OK. Thing is, it only takes up THREE sixteenths, right? That means, if you start playing a bunch of those in a row, in a typical even-count meter, they start to loop around. The starting point of the next one starts moving forward, constantly sliding earlier and earlier in relation to the main beat. Like, here's a chain of them:

2RL2RL2RL2RL2RL2

now break 'em into groups of four and see how they slide around against the main beat:
2RL2 RL2R L2RL 2RL2

The formal term for this sort of 3-against-2 thing is a "hemiola". (which until today I thought was spelled "remiola" - I've gotten that used to hearing Portuguese!) And, OK, according to this Wikipedia entry here, "hemiola" in classical music is supposed to be the brief occurrence of 2's in a piece that is really written in 3; but the musicians that I know seem always to use it exactly the opposite way: the brief occurrence of groups of 3's in a piece that is really in 2. Whatever. Anyway... this used to be the single fastest way that Jorge Alabe could trip me up in a repique lesson. He'd start playing little chains of 3's and within about four cycles, I'd completely lost my sense of the beat. I mean, completely. I would have to stay "Jorge, 'tou perdida" (Jorge, I'm lost) and he'd have to stop completely and start all over.

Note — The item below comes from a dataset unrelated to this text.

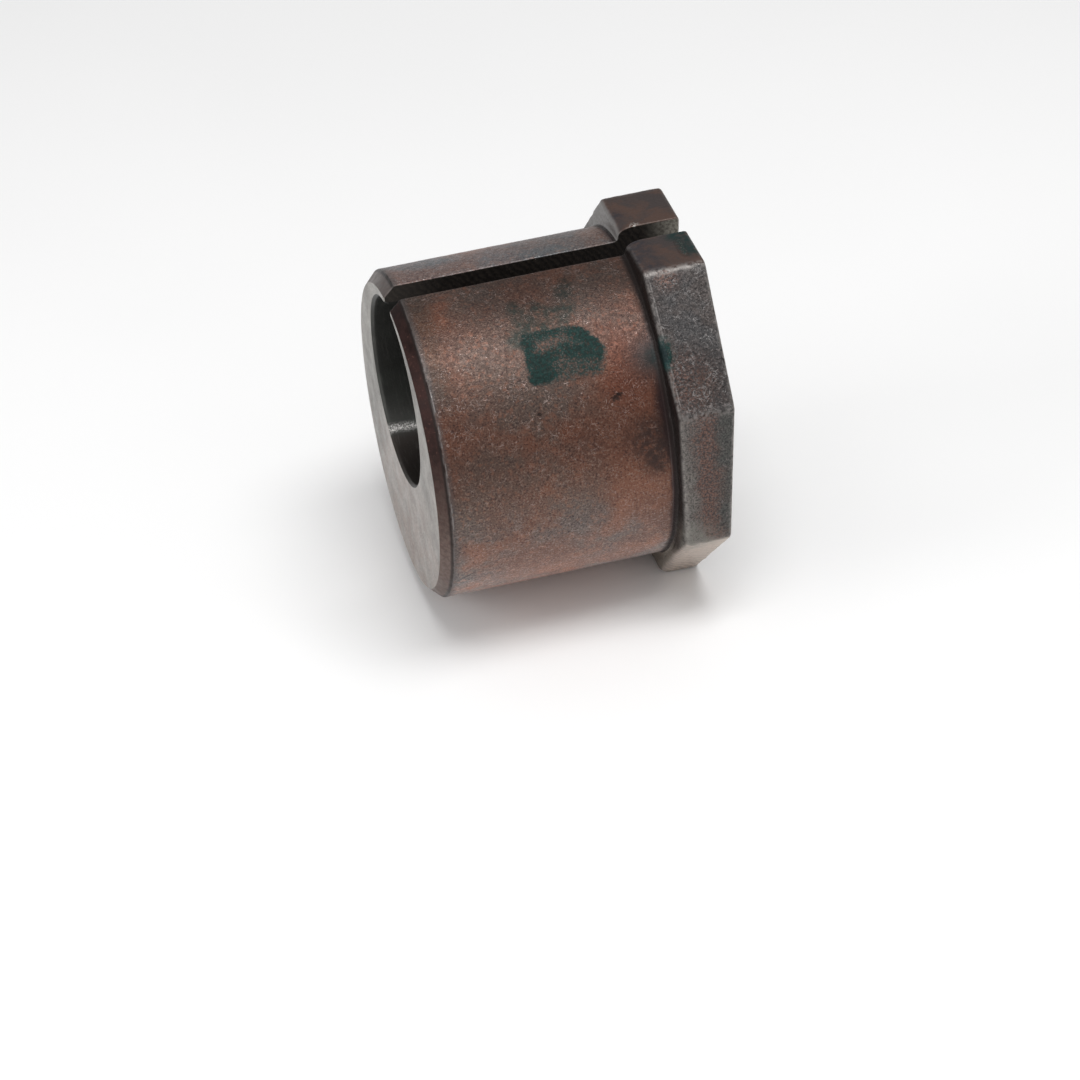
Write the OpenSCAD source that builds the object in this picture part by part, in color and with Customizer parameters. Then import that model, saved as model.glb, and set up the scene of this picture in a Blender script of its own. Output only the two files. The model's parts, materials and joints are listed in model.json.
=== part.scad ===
// One-piece split eccentric sleeve bushing. A plain sleeve carries an octagonal flange. The bore sits off
// centre and leans, and one slit lets a clamp squeeze the whole length on to a stud.
// The sleeve lies along X: its free end points to -X, and the flange is at +X. The slit is on top, at +Z.
// The origin is where the sleeve's own axis meets the front of the flange.

/* [Sleeve] */
// Outside diameter of the sleeve
sleeve_d = 35.2; // [29:0.1:50]
// Length of the sleeve, from its free end to the flange
sleeve_length = 25.2; // [18:0.1:60]
// Bevel round the outside of the free end
end_bevel = 1.2; // [0.3:0.1:1.5]
// Radius of the fillet where the sleeve meets the flange
shoulder_fillet = 0.5; // [0.2:0.1:0.6]

/* [Bore] */
// Diameter of the stud bore
bore_d = 20; // [12:0.1:24]
// Wall left between the bore and the sleeve at the free end, on the side with the slit
slit_side_wall = 1.95; // [1.9:0.05:4]
// Lean of the bore from the sleeve's own direction, in degrees; the back of the flange leans with it
bore_lean = 3.6; // [0:0.1:5]
// Broken edge at both mouths of the bore
mouth_bevel = 0.3; // [0.1:0.1:0.4]

/* [Slit] */
// Width of the clamping slit
slit_width = 2.75; // [1:0.05:5]

/* [Flange] */
// Height of the octagon's flats over the sleeve
flange_step = 1.4; // [1.15:0.05:6]
// Thickness of the flange, measured on the sleeve's axis
flange_thickness = 5.6; // [4:0.1:12]
// Bevel along the octagon's front and back edges
flange_bevel = 0.5; // [0.2:0.1:0.6]
// How far the octagon's corners are cut back
corner_cut = 0.15; // [0.1:0.05:0.6]

/* [Marking paint] */
// Thickness of the paint film
paint_film = 0.05; // [0.02:0.01:0.1]
// Length of the dab on the sleeve, along the sleeve
sleeve_dab_length = 9.4; // [3:0.1:14]
// Width of the dab on the sleeve, round the sleeve
sleeve_dab_width = 6.4; // [2:0.1:10]
// Distance from the flange to the dab on the sleeve
sleeve_dab_gap = 4.7; // [1:0.1:8]
// Turn from the slit to the middle of the dab on the sleeve, in degrees
sleeve_dab_turn = 39.5; // [25:0.5:180]
// Length of the dab on the side flat, along the flat's front edge
side_dab_length = 3.6; // [1:0.1:6]
// Width of the dab on the side flat
side_dab_width = 1.8; // [0.8:0.1:2.4]
// Shift of the dab on the side flat from the flat's middle, away from the slit
side_dab_shift = 0.85; // [-2:0.05:3]
// Length of the dab on the top flat, beside the slit
top_dab_length = 4.6; // [1:0.1:5]
// Width of the dab on the top flat
top_dab_width = 1.6; // [0.8:0.1:3]

/* [Hidden] */
$fn = 96;
sides = 8;
half_side = 180 / sides;
sleeve_r = sleeve_d / 2;
bore_r = bore_d / 2;
bore_offset = sleeve_r - bore_r - slit_side_wall;
bore_offset_behind = bore_offset * cos(bore_lean) - (sleeve_length + flange_thickness) * sin(bore_lean);
across_flats = sleeve_d + 2 * flange_step;
flat_height = across_flats / 2;
across_corners = across_flats / cos(half_side);
flat_width = across_flats * tan(half_side);
flange_back_top = flange_thickness + flat_height * tan(bore_lean);
bore_length = sleeve_length + flange_back_top;
over = 5;
dab_corner = 0.6;
top_dab_gap = 0.8;
brown_metal = [0.43, 0.30, 0.26];
marking_green = [0.05, 0.24, 0.24];

// A round bar along X that starts at the origin
module bar_x(d, length) {
    rotate([0, 90, 0])
        cylinder(d = d, h = length);
}

// A cone along X: diameter start_d at the origin and end_d at the other end
module cone_x(start_d, end_d, length) {
    rotate([0, 90, 0])
        cylinder(d1 = start_d, d2 = end_d, h = length);
}

// Places its children on the back of the flange, with X square to that face
module on_flange_back() {
    translate([flange_thickness, 0, 0])
        rotate([0, bore_lean, 0])
            children();
}

// Eight wedges that bevel the edges of an octagon whose face is at x = 0 and whose body is at x > 0
module octagon_bevels(apothem) {
    wedge = 2 * flange_bevel;
    for (side = [0 : sides - 1])
        rotate([side * 360 / sides, 0, 0])
            translate([0, 0, apothem - flange_bevel])
                rotate([0, -45, 0])
                    translate([-wedge, -flat_width, 0])
                        cube([2 * wedge, 2 * flat_width, wedge]);
}

// An octagonal bar along X with a flat on top when turn is half a side, or a corner on top when turn is 0
module octagon_x(corners, turn, length) {
    rotate([0, 90, 0])
        rotate([0, 0, turn])
            cylinder(d = corners, h = length, $fn = sides);
}

// Octagonal plate: square to the sleeve in front, square to the bore behind
module flange() {
    difference() {
        intersection() {
            octagon_x(across_corners, half_side, flange_back_top + over);
            octagon_x((across_corners - 2 * corner_cut) / cos(half_side), 0, flange_back_top + over);
        }
        on_flange_back()
            translate([0, -across_flats, -across_flats])
                cube([across_flats, 2 * across_flats, 2 * across_flats]);
        octagon_bevels(flat_height);
        on_flange_back()
            mirror([1, 0, 0])
                octagon_bevels(flat_height);
    }
}

// Ring of metal that fills the corner between the sleeve and the flange
module fillet_ring() {
    rotate([0, -90, 0])
        rotate_extrude()
            difference() {
                translate([sleeve_r - over, 0])
                    square([over + shoulder_fillet, shoulder_fillet]);
                translate([sleeve_r + shoulder_fillet, shoulder_fillet])
                    circle(r = shoulder_fillet);
            }
}

// The outside of the bushing, before the bore and the slit are cut
module blank() {
    translate([-sleeve_length, 0, 0])
        cone_x(sleeve_d - 2 * end_bevel, sleeve_d, end_bevel);
    translate([end_bevel - sleeve_length, 0, 0])
        bar_x(sleeve_d, sleeve_length - end_bevel + flange_thickness / 2);
    fillet_ring();
    flange();
}

// A cone that breaks the edge of a bore whose mouth is at the origin and which runs along X
module mouth_cone() {
    translate([-1, 0, 0])
        cone_x(bore_d + 2 * (mouth_bevel + 1), bore_d - 2, mouth_bevel + 2);
}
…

I still have a vivid memory of the painstaking process I had to go through to retain my sense of the beat through those maddening groups of 3's. Standing in my kitchen tapping out combinations while making nachos, and the nachos catching on fire because I got so into my tapping drills that I forgot to watch the timer. (ON FIRE. Big flames and everything. I threw the whole flaming mess out into the rain in the yard.) Walking down the street trying to hum hemiolas to myself, and almost falling over when my legs suddenly stopped working. And the revelation I suddenly had - OH!! every 3 quarter notes they suddenly line back up with the main beat!! And all of a sudden I could hear what Jorge was doing.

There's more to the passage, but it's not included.